A variety of improvements intended to slow traffic and create safer spaces for people on foot and bike have been opposed on grounds that they would, among other things:
- Increase traffic hazards and reduce convenience for drivers
- Not actually be useful for bike and pedestrian safety
- Pose excessive obstacles to resident parking and brush disposal
- Reduce access to home services for residents
- Jeopardize the health and safety of senior citizens
At a community meeting last week with Prospect Avenue residents, neighbors’ concerns caused town engineer Bob Kiser and Princeton Council President Bernie Miller to conclude that they wouldn’t support any changes to the current roadway when recommending a package of street improvements to the Council in coming months.
Similar neighborhood objections have also recently arisen around repaving projects – and associated bike and pedestrian improvements – on Hamilton Avenue and Valley Road.
A strongly stated view at many meetings is that Princeton is already a bike-friendly town. Somewhat surprisingly, experienced cyclists are often among the most vocal to testify against changes that are either meant to improve pedestrian comfort by removing bicycle riders from sidewalks, or to encourage bicycling by offering safer spaces for them on streets.

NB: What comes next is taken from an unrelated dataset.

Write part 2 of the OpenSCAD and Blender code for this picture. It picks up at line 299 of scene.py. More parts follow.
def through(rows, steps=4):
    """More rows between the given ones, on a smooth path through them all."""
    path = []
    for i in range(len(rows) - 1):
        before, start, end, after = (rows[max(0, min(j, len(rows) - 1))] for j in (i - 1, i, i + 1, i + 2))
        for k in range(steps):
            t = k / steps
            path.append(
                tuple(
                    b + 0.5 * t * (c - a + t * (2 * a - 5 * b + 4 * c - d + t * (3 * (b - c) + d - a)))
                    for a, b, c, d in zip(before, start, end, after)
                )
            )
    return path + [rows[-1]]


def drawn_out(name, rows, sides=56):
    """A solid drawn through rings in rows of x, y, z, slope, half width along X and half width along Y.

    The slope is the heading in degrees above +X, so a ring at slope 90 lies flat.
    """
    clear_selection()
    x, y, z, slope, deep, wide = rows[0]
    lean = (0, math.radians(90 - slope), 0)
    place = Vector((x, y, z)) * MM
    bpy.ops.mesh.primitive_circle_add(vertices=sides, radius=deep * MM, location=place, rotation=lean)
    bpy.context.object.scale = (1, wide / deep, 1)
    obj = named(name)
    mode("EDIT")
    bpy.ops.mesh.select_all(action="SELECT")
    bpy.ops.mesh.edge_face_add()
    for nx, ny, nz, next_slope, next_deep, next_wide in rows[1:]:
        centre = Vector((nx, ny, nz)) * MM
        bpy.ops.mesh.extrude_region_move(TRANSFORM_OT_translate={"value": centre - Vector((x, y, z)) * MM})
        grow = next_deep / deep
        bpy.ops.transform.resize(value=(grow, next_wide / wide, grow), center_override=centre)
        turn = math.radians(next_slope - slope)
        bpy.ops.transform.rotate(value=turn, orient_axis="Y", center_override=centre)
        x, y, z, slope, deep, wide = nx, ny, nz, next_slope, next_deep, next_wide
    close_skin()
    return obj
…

These cyclists basically argue that our streets are already safe for bicycling; that the improvements being contemplated would either make our roads more hazardous for cars or would cause disproportionately large problems for residents on the affected streets; and that, fundamentally, they are unnecessary.

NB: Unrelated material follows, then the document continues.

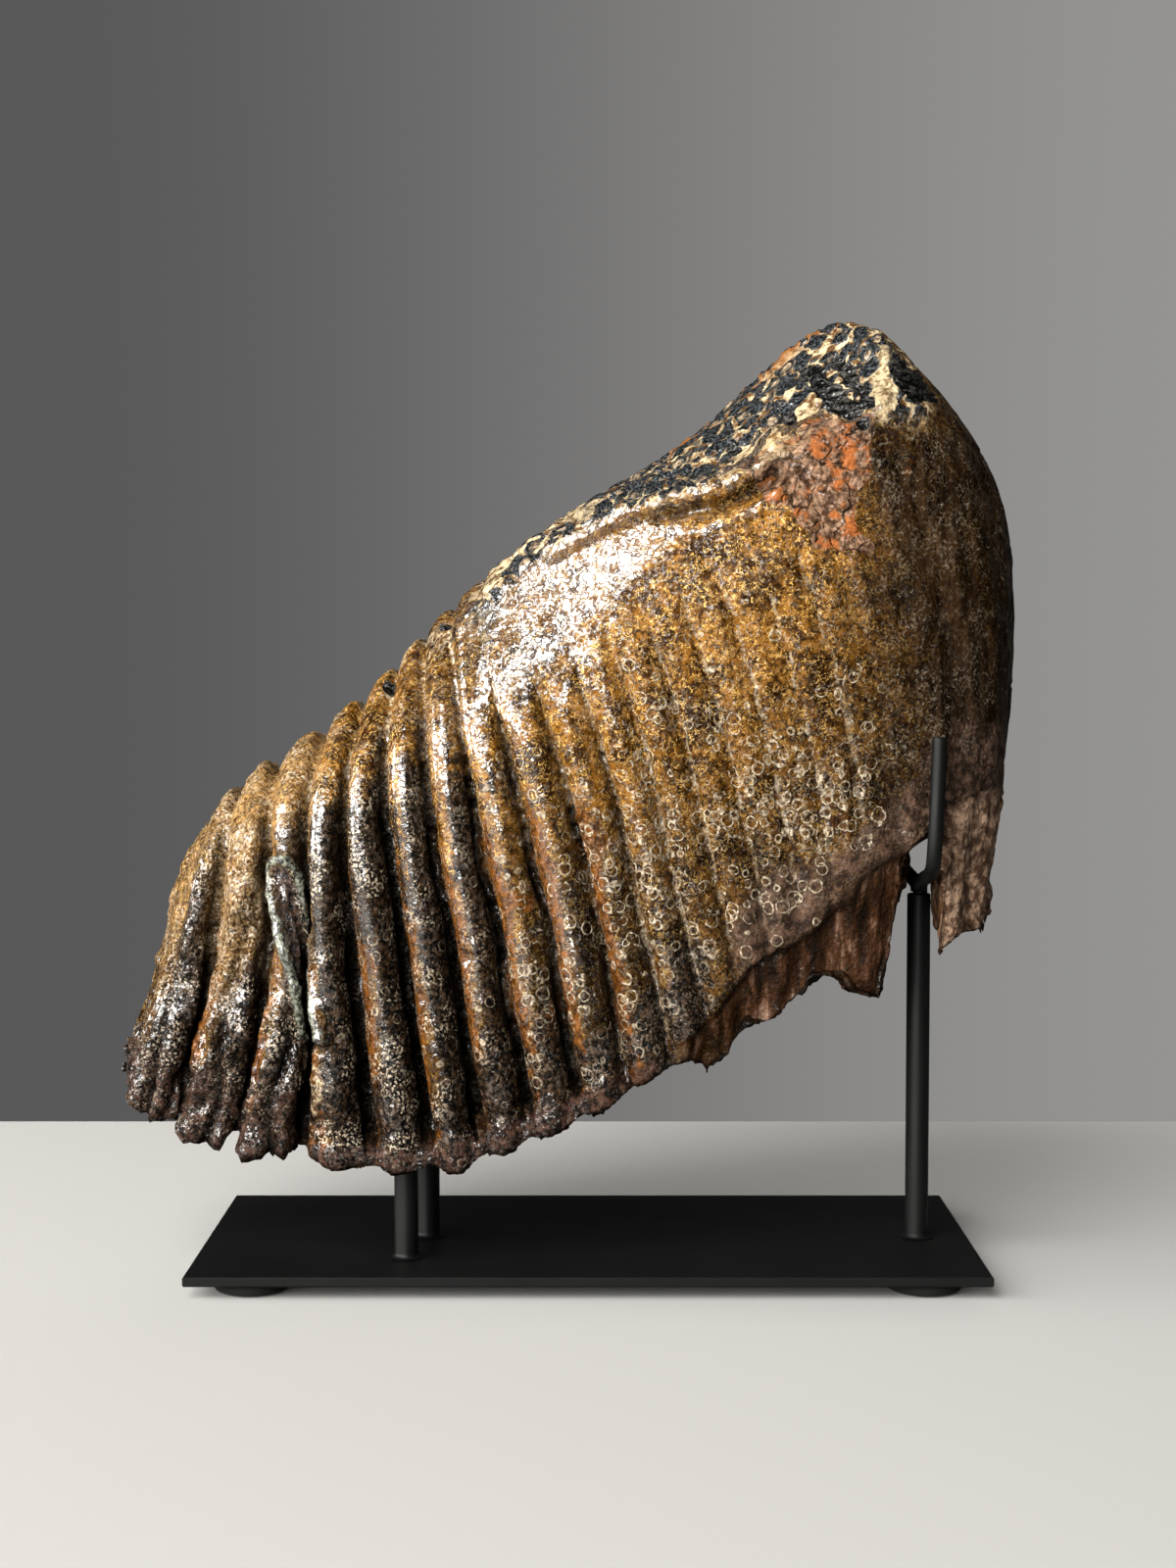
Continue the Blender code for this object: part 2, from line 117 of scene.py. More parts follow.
ENAMEL_BARS = (((-105.4, 88.2), (-105, 79.8), (-107.2, 66.6)),
               ((-88.6, 85), (-90.3, 75.7), (-91.9, 65.3)))
DEEP_HOLES = ((-43.3, 76.4), (-31.4, 87.5), (-60.5, 81), (-58.8, 57.7))
RUST_AT, RUST_REACH = (60, 213), (16, 14)
CEMENT_PATCHES = (((-74, 72), (3, 9)), ((-71, 52), (3, 9)), ((-96, 98), (5, 16)), ((-66, 40), (3.5, 4)))
# each band's last number, and each spot's, is its half width
BLACK_BANDS = (((61, 243.5), (64.5, 236.5), (68.5, 230.5), 3.0),
               ((67.8, 246), (70.5, 240), (73.5, 233.5), 2.2),
               ((82, 243.5), (84, 238.5), (86.5, 234.5), 2.9),
               ((88.5, 240.5), (90, 237), (91.5, 234), 1.8))
BLACK_SPOTS = (((39, 221.6), 2.1), ((26.9, 214.5), 1.7), ((71.7, 226.7), 1.9), ((53.8, 229.2), 1.8),
               ((46, 226), 1.3), ((-24.4, 182.5), 1.8), ((-38.6, 174.8), 2.0), ((-53.6, 158.1), 2.0),
               ((64, 231.5), 1.4))
CEMENT_STRIPE = ((79.5, 247.5), (78.2, 242), (76, 236), (75.5, 231.5))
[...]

My hope today is to solicit thoughts from Princetonians about the strength of this argument by asking readers to comment about their own comfort bicycling in Princeton. My hope is to generate information that is useful for our town’s leaders as they think through these questions.
Specifically, I hope that readers can share their observations today on any or all of the following questions (and if readers want to suggest others, by all means please do!):
- Do you bicycle in Princeton? Do you bicycle or have have you bicycled elsewhere that was much better?
- What’s good about Princeton for bicycling, and/or what are examples from elsewhere that you wish were true here?
- Where do you bicycle in Princeton? On protected trails? On side streets? On larger streets?
- Why do you bike? For recreation? For convenience? For health? For economic efficiency or necessity?
- Do you bike for errands? To visit friends? To go to work?
- What kinds of bike trips might you like to make but don’t? And why don’t you make those trips? Weather? Road safety? Time? Comfort? Self-image?
- Does the idea of biking for anything besides recreation seem “normal” to you, or “goofy”?
- Do you feel safe bicycling on streets in Princeton?
- Do you want to be able to bike more than you do now?
- If you’d like to bike more, what kinds of things would make the biggest difference for you?
- How old are you, and how comfortable a bicyclist are you?
- If you have children, do you discourage them from biking by themselves? Why or why not?
- Do your children, if you have any, bike more or less than you did when you were growing up?
- Do you wish your children could be more independent? Do you think street safety is an obstacle to their being more independent?
- What do you think it would take for cars to drive more carefully around bicycles and pedestrians?
- Would you personally mind driving slower yourself if that meant everyone else were also driving slower?
- What kinds of drivers pose the greatest challenges to bicycling in our town? Service vehicles? Trucks? People cutting through the town? Ourselves? Younger drivers? Distracted drivers?
- Do you even think safety for bicyclists and pedestrians in our town is an important issue? Why or why not?
Note: the post’s title is a reference to “Animal Farm”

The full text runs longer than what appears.